0:00
/
0:00
Preview

The purpose problem

Bullshit jobs, lost purpose, and the urgency of soul-aligned work in the AI age

This is only my second time doing a video essay, but I’m surprised how much I enjoy working in this format.

This one’s about something I know intimately:

  • the psychic pain of doing work that doesn’t fit

  • the conditioning that keeps us stuck

  • the courage it takes to leap—or moonlight—into the unknown

  • the limits of “follow your bliss” (or its modern cousin: “follow your aliveness”)

  • the soul’s hunger for meaningful work in a world coming undone

  • and how, with time, the question of purpose dissolves altogether into presence

I might turn this into a series. We’ll see.

The full transcript is below. Thanks for reading, listening, or just lurking. I hope something in it finds you.


The purpose problem

Bullshit jobs, lost purpose, and the urgency of soul-aligned work in the AI age (TRANSCRIPT)

I. The ache: defining the "purpose problem"

If you've ever felt hollowed out by your job with the sense that this can't be it, you're definitely not alone.

I call this the purpose problem.

It's a quiet, persistent sense that your work doesn't fundamentally reflect who you are, that you're spending your life on tasks that don't feed your soul.

And it's definitely not rare. Millions of people feel this way. We spend over 40 hours a week doing things that we ultimately often don't believe in. And I think that this has to mean something.

I'm certainly not the only one to point this out. Many others have explored this. One of my favorite voices is the anthropologist David Graeber, who defined a bullshit job as:

“A form of employment that is so completely pointless, unnecessary, or pernicious that even the employee cannot justify its existence.”

That one always stings a bit to revisit. But for me, the purpose problem goes deeper. It's not just about meaningless jobs. It's about a soul misalignment, which creates a painful tension between the life that you're living and the one that you know or that you sense that you're meant for.

It's disturbingly easy to end up here living someone else's dream and calling it your own. I know this because it happened to me, and it was something that I lived inside for many years.

II. My wake-up moment

I'll never forget the moment when I was in early recovery and after going through something that was really quite devastating, I had finally landed back on my feet and I was at a new tech job. I had been in leadership roles throughout my whole career and I was back in an office with a nice view of Market Street and on paper everything looked great.
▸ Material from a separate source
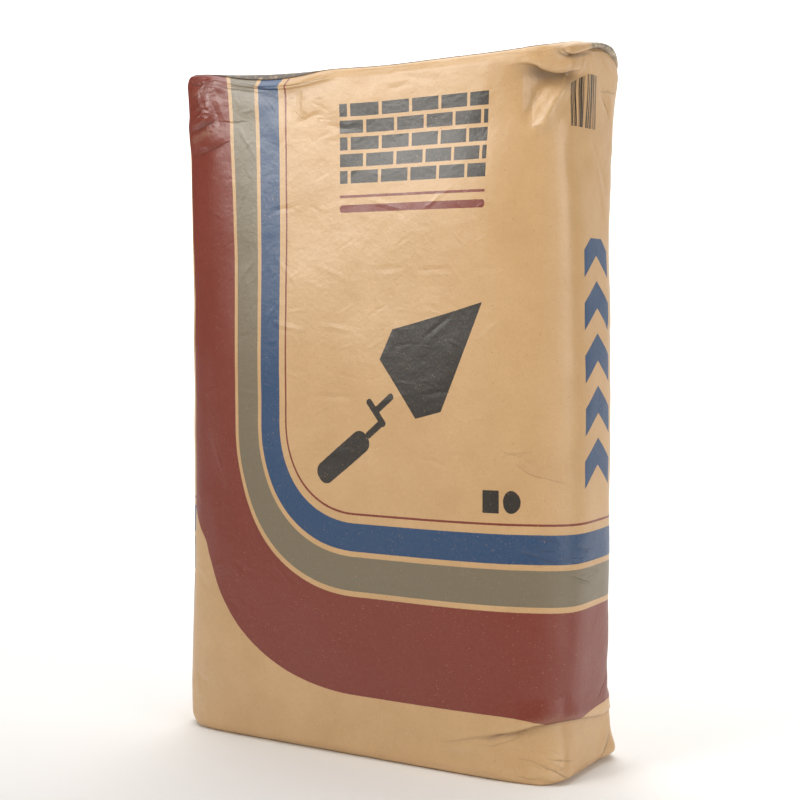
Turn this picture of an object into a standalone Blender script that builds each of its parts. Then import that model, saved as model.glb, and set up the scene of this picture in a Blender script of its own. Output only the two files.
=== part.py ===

But in that very first week, I think it was something like the third day, and I was going through the motions in Gmail, Google Calendar, and Salesforce, plus one-on-ones. And I just felt something in my gut that said this cannot be it.

I knew then that something was off. I could go through the motions. I knew how to do the job. I could certainly earn a lot of money doing it. But I knew that something was no longer cohering for me.